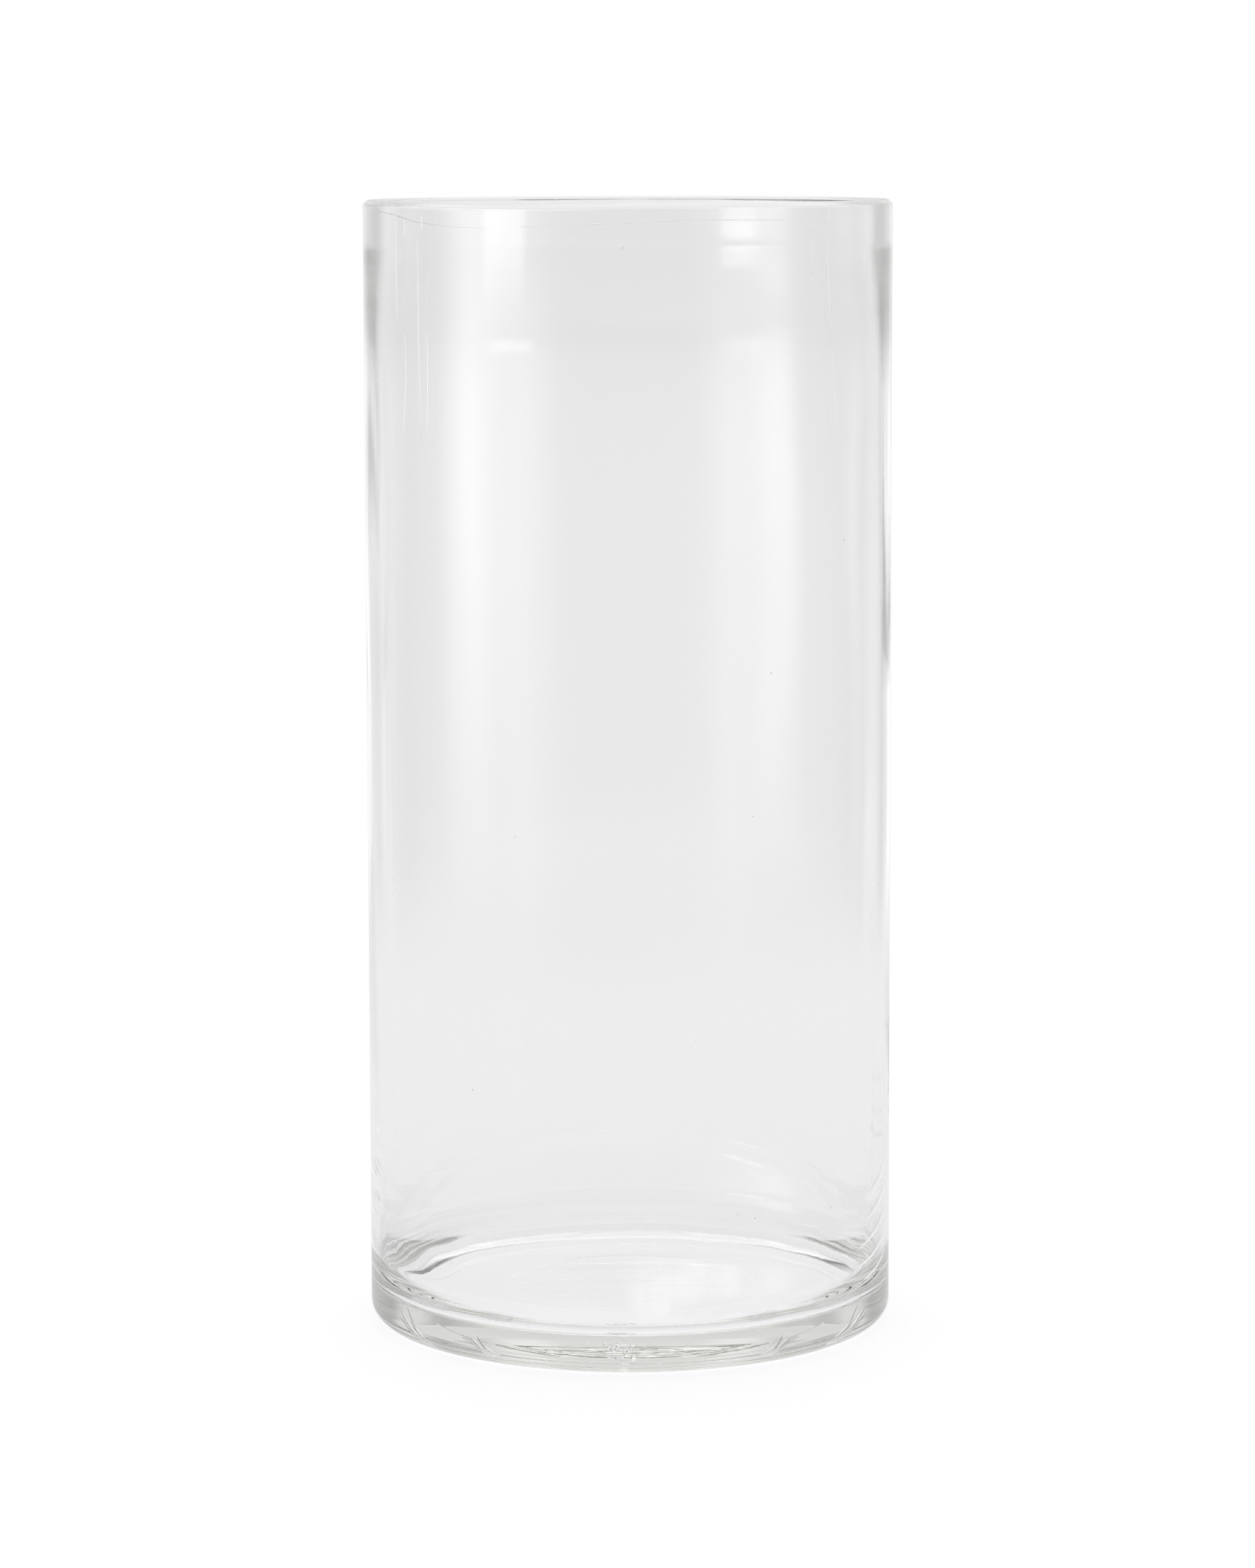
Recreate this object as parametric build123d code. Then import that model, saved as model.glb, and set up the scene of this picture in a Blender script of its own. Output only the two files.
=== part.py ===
from build123d import *
import os

# Glass cylinder vase: one body of clear blown glass, revolved about +Z.
# Millimetres. The origin is the centre of the resting plane, on the vase's axis.

# Overall size
OUTSIDE_RADIUS = 70.0
HEIGHT = 300.0

# Wall: thin for most of its height, and thick at the cut rim
WALL = 1.8
RIM_WALL = 4.4
RIM_LAND = 11.0
RIM_TAPER = 28.0

# Rim: cut flat, with both edges bevelled at 45 degrees
OUTER_BEVEL = 1.2
INNER_BEVEL = 0.6

# Base: a thick floor whose corner turns softly into the wall, in three tangent arcs
FLOOR = 8.6
WALL_BLEND_RADIUS = 15.0
WALL_BLEND_TURN = 32.0
CORNER_RADIUS = 7.0
CORNER_TURN = 48.0
DISH_RADIUS = 44.0
DISH_TURN = 90.0 - WALL_BLEND_TURN - CORNER_TURN

# Underside: a rounded heel, a flat foot ring and a very shallow domed recess
HEEL_RADIUS = 5.3
RECESS_RADIUS = 34.5
RECESS_DEPTH = 0.25

DOWN = (0, -1)
UP = (0, 1)
OUTWARD = (1, 0)


def underside_and_outside():
    """The outline from the middle of the underside, round the heel, up to the rim's inner edge."""
    recess_top = (0, RECESS_DEPTH)
    recess_edge = (RECESS_RADIUS, 0)
    heel_start = (OUTSIDE_RADIUS - HEEL_RADIUS, 0)
    heel_end = (OUTSIDE_RADIUS, HEEL_RADIUS)
    bevel_start = (OUTSIDE_RADIUS, HEIGHT - OUTER_BEVEL)
    bevel_end = (OUTSIDE_RADIUS - OUTER_BEVEL, HEIGHT)
    mouth_radius = OUTSIDE_RADIUS - RIM_WALL
    rim_inner_edge = (mouth_radius + INNER_BEVEL, HEIGHT)
    land_top = (mouth_radius, HEIGHT - INNER_BEVEL)
    TangentArc(recess_top, recess_edge, tangent=OUTWARD)
    Line(recess_edge, heel_start)
    TangentArc(heel_start, heel_end, tangent=OUTWARD)
    Polyline(heel_end, bevel_start, bevel_end, rim_inner_edge, land_top)
    return land_top


def inside(land_top):
    """The outline down the inside: mouth land, taper to the thin wall, soft corner and flat floor."""
    land_end = (land_top[0], HEIGHT - RIM_LAND)
    wall_radius = OUTSIDE_RADIUS - WALL
    wall_top = (wall_radius, land_end[1] - RIM_TAPER)
    taper_middle = ((land_end[0] + wall_top[0]) / 2, (land_end[1] + wall_top[1]) / 2)
    Line(land_top, land_end)
    TangentArc(land_end, taper_middle, tangent=DOWN)
    TangentArc(wall_top, taper_middle, tangent=UP)

    # The corner is laid out from a free start, to find its height, and again where it belongs
    with BuildLine(mode=Mode.PRIVATE):
        trial_end = soft_corner((wall_radius, 0))
    wall_bottom = (wall_radius, FLOOR - trial_end.Y)
    Line(wall_top, wall_bottom)
    floor_edge = soft_corner(wall_bottom)
    Line((floor_edge.X, FLOOR), (0, FLOOR))


def soft_corner(start):
    """Three tangent arcs that turn the wall, going down, into the floor; returns where they end."""
    blend = JernArc(start, DOWN, WALL_BLEND_RADIUS, -WALL_BLEND_TURN)
    corner = JernArc(blend @ 1, blend % 1, CORNER_RADIUS, -CORNER_TURN)
    dish = JernArc(corner @ 1, corner % 1, DISH_RADIUS, -DISH_TURN)
    return dish @ 1


def glass_vase():
    """The whole vase: its half section turned once about the axis."""
    with BuildPart() as vase:
        with BuildSketch(Plane.XZ):
            with BuildLine():
                inside(underside_and_outside())
                Line((0, FLOOR), (0, RECESS_DEPTH))
            make_face()
        revolve(axis=Axis.Z)
    return vase.part


os.makedirs("parts", exist_ok=True)
export_step(glass_vase(), "parts/glass_vase.step")
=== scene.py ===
import math

import bpy
import numpy as np
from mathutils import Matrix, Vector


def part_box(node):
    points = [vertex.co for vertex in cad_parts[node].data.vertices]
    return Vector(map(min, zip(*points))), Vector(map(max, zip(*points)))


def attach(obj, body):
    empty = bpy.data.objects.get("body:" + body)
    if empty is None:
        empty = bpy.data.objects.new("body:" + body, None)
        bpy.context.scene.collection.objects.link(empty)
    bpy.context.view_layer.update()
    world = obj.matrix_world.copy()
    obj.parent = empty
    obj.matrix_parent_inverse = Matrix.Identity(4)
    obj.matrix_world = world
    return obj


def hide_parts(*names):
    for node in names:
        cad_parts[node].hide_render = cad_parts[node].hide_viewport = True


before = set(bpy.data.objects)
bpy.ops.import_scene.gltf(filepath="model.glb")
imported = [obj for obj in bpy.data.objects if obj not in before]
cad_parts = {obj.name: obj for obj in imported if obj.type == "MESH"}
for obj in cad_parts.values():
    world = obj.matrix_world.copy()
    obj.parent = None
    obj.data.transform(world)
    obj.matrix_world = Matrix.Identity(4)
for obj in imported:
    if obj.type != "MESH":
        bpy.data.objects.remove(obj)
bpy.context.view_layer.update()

MM = 0.001
node_low, node_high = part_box("glass_vase")
RADIUS = min(node_high[0], node_high[1], -node_low[0], -node_low[1]) / MM
HEIGHT = (node_high[2] - node_low[2]) / MM

# Section of the glass, in millimetres: the solid's own numbers, with the edges softened and a faint
# groove pressed in the edge of the recess
WALL = 1.8
RIM_WALL = 4.4
RIM_LAND = 11.0
RIM_TAPER = 28.0
OUTER_BEVEL = 1.2
INNER_BEVEL = 0.6
EDGE_SOFTNESS = 0.25
FLOOR = 8.6
WALL_BLEND_RADIUS = 15.0
WALL_BLEND_TURN = 32.0
CORNER_RADIUS = 7.0
CORNER_TURN = 48.0
DISH_RADIUS = 44.0
HEEL_RADIUS = 5.3
RECESS_RADIUS = 34.5
RECESS_DEPTH = 0.25
RING_WIDTH = 1.0
RING_DEPTH = 0.015

MOUTH_RADIUS = RADIUS - RIM_WALL
WALL_RADIUS = RADIUS - WALL
SEGMENTS = 300

# The taper under the rim runs straight down this share of its length and then rounds into the wall
TAPER_STRAIGHT = 0.6
TAPER_SLOPE = 1.25
# Below this height the wall's rows are close enough together for its wrinkles
WRINKLED_TOP = 80.0

# The front left of the rim leans in: by how much, from what height up, and where it is, in degrees
RIM_LEAN = 0.45
RIM_LEAN_START = 264.0
RIM_LEAN_TURN = -28
RIM_LEAN_WIDTH = 30

# How far the inside is off centre, and the size of the long and short tool marks on the floor
UNEVEN = 0.12
TOOLED = (0.006, 0.004)

# Where the relief comes and goes, each as a height and the length that it takes
WAVES_FROM = (14, 12)
WAVES_CALMER_FROM = (262, 26)
CALMER_BY = 0.75
WRINKLES_FROM = (24, 8)
WRINKLES_GONE_FROM = (36, 40)
OUTSIDE_WAVES_FROM = (HEEL_RADIUS, 30)
OUTSIDE_WAVES_GONE_FROM = (285, 12)
FLOOR_MARKS_GONE_FROM = (FLOOR + 0.1, 1.0)
# The same for the tool marks, as a distance from the axis
FLOOR_MARKS_GONE_OUT = (22, 14)


def ease(share):
    """A smooth step from 0 to 1 as share goes from 0 to 1."""
    share = np.clip(share, 0.0, 1.0)
    return share * share * (3 - 2 * share)


def past(value, start, length):
    """0 up to start, easing to 1 over the length after it."""
    return ease((value - start) / length)


def arc(centre, radius, start, end, steps):
    """Points on an arc, start and end in degrees, without its first point."""
    turns = np.radians(np.linspace(start, end, steps + 1)[1:])
    return [(centre[0] + radius * math.cos(t), centre[1] + radius * math.sin(t)) for t in turns]


def line(start, end, steps):
    """Points on a straight run, without its first point."""
    shares = np.linspace(0, 1, steps + 1)[1:]
    return [tuple(np.array(start) * (1 - s) + np.array(end) * s) for s in shares]


def softened(before, corner, after):
    """Three points that round a corner between two straight runs."""
    b, c, a = (np.array(p) for p in (before, corner, after))
    start = c + (b - c) / np.linalg.norm(b - c) * EDGE_SOFTNESS
    end = c + (a - c) / np.linalg.norm(a - c) * EDGE_SOFTNESS
    middle = (start + end) / 4 + c / 2
    return [tuple(start), tuple(middle), tuple(end)]


def flat(start, end, steps):
    """Points on a straight run with one close to each end, so that its shading stays flat."""
    start, end = np.array(start), np.array(end)
    near = (end - start) / np.linalg.norm(end - start) * EDGE_SOFTNESS
    return [tuple(start + near)] + line(start + near, end - near, steps) + [tuple(end)]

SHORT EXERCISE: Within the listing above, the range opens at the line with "# The corner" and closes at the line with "cad_parts[node].hide_render = cad_parts[node].hide_viewport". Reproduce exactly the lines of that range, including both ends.

EXERCISE OUTPUT:
    # The corner is laid out from a free start, to find its height, and again where it belongs
    with BuildLine(mode=Mode.PRIVATE):
        trial_end = soft_corner((wall_radius, 0))
    wall_bottom = (wall_radius, FLOOR - trial_end.Y)
    Line(wall_top, wall_bottom)
    floor_edge = soft_corner(wall_bottom)
    Line((floor_edge.X, FLOOR), (0, FLOOR))


def soft_corner(start):
    """Three tangent arcs that turn the wall, going down, into the floor; returns where they end."""
    blend = JernArc(start, DOWN, WALL_BLEND_RADIUS, -WALL_BLEND_TURN)
    corner = JernArc(blend @ 1, blend % 1, CORNER_RADIUS, -CORNER_TURN)
    dish = JernArc(corner @ 1, corner % 1, DISH_RADIUS, -DISH_TURN)
    return dish @ 1


def glass_vase():
    """The whole vase: its half section turned once about the axis."""
    with BuildPart() as vase:
        with BuildSketch(Plane.XZ):
            with BuildLine():
                inside(underside_and_outside())
                Line((0, FLOOR), (0, RECESS_DEPTH))
            make_face()
        revolve(axis=Axis.Z)
    return vase.part


os.makedirs("parts", exist_ok=True)
export_step(glass_vase(), "parts/glass_vase.step")
=== scene.py ===
import math

import bpy
import numpy as np
from mathutils import Matrix, Vector


def part_box(node):
    points = [vertex.co for vertex in cad_parts[node].data.vertices]
    return Vector(map(min, zip(*points))), Vector(map(max, zip(*points)))


def attach(obj, body):
    empty = bpy.data.objects.get("body:" + body)
    if empty is None:
        empty = bpy.data.objects.new("body:" + body, None)
        bpy.context.scene.collection.objects.link(empty)
    bpy.context.view_layer.update()
    world = obj.matrix_world.copy()
    obj.parent = empty
    obj.matrix_parent_inverse = Matrix.Identity(4)
    obj.matrix_world = world
    return obj


def hide_parts(*names):
    for node in names:
        cad_parts[node].hide_render = cad_parts[node].hide_viewport = True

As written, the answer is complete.